[Given problem]: Scan the data below and pick out the lines containing the word "scene".

[Object modeling scripts]:
————
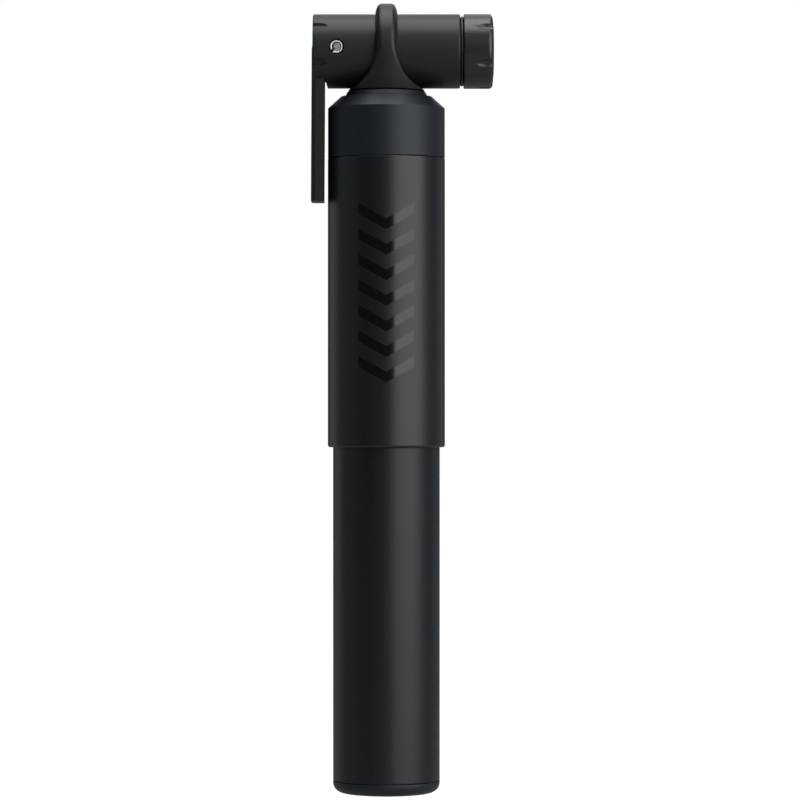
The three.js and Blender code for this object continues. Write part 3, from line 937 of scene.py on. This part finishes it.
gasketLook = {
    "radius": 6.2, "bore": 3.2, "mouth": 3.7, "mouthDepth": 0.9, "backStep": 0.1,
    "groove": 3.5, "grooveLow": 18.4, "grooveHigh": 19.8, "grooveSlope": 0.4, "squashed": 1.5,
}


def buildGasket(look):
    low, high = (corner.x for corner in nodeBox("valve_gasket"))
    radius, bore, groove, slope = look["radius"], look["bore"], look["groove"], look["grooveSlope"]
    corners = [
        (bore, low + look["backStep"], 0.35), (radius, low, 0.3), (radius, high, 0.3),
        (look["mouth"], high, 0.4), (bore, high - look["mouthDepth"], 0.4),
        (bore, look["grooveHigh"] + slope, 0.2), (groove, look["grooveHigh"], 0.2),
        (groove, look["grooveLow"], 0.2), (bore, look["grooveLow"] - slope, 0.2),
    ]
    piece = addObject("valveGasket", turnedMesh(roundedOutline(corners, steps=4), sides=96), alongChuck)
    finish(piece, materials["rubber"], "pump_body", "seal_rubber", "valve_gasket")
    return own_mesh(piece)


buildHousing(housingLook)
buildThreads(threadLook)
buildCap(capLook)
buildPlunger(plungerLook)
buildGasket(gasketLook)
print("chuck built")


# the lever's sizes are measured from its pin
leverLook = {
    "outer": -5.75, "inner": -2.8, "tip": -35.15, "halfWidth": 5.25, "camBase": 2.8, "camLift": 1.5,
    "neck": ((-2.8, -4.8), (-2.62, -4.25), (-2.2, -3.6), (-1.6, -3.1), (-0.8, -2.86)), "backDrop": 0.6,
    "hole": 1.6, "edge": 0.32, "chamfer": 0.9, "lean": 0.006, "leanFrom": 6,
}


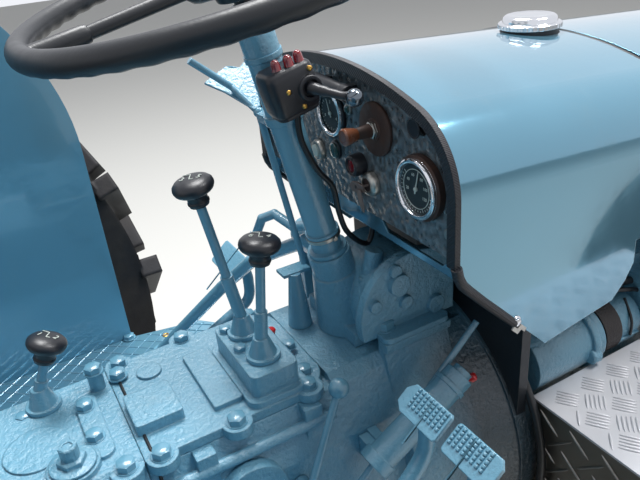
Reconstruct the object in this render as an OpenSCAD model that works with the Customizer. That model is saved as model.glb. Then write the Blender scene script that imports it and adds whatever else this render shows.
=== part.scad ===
————
[Problem solution]:
The three.js and Blender code for this object continues. Write part 3, from line 937 of scene.py on. This part finishes it.
Reconstruct the object in this render as an OpenSCAD model that works with the Customizer. That model is saved as model.glb. Then write the Blender scene script that imports it and adds whatever else this render shows.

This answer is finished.